The Liquidator here is also pursuing her claims on behalf of Reliance's creditors which constitute an independent cause of action that is not premised upon the reinsurance agreement.   The liquidator and Reliance's creditors are not parties to the reinsurance agreement and therefore are not bound by its terms.   See, e.g., Tartell v. Chera, 668 So.2d 1105, 1106 (Fla. 4th DCA 1996) (trial court erred in compelling arbitration where plaintiffs were not parties to the contract containing the arbitration clause).

We conclude that the trial court correctly denied appellants' motion.

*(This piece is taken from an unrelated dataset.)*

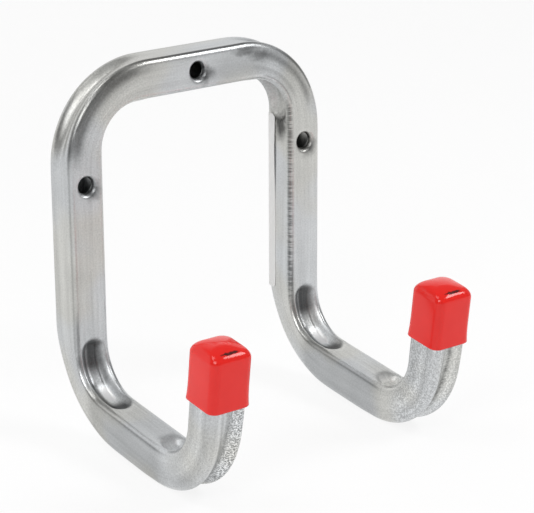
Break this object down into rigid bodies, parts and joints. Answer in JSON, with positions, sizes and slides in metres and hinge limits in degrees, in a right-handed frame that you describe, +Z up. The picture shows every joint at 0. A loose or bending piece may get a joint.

1.   A “preference” is defined as:[A] transfer of any of the property of an insurer to or for the benefit of a creditor, for or on account of an antecedent debt, made or suffered by the insurer within one year before the filing of a successful petition for liquidation ․ the effect of which transfer may be to enable the creditor to obtain a greater percentage of this debt than another creditor of the same class would receive.40 Pa.Cons.Stat. § 221.30(a).

2.   The Agreement provides in pertinent part:ARBITRATIONAs a condition precedent to any right of action hereunder, any dispute arising out of or related to this Agreement or any transaction under this Agreement, whether arising before or after termination, shall be submitted upon written request by either party to the decision of a board of arbitration composed of two arbitrators and an umpire, meeting in North Palm Beach, Florida unless otherwise agreed.   Notice requesting arbitration will be sent by Certified or Registered Mail, return receipt requested.


STEVENSON, C.J., and WARNER, J., concur.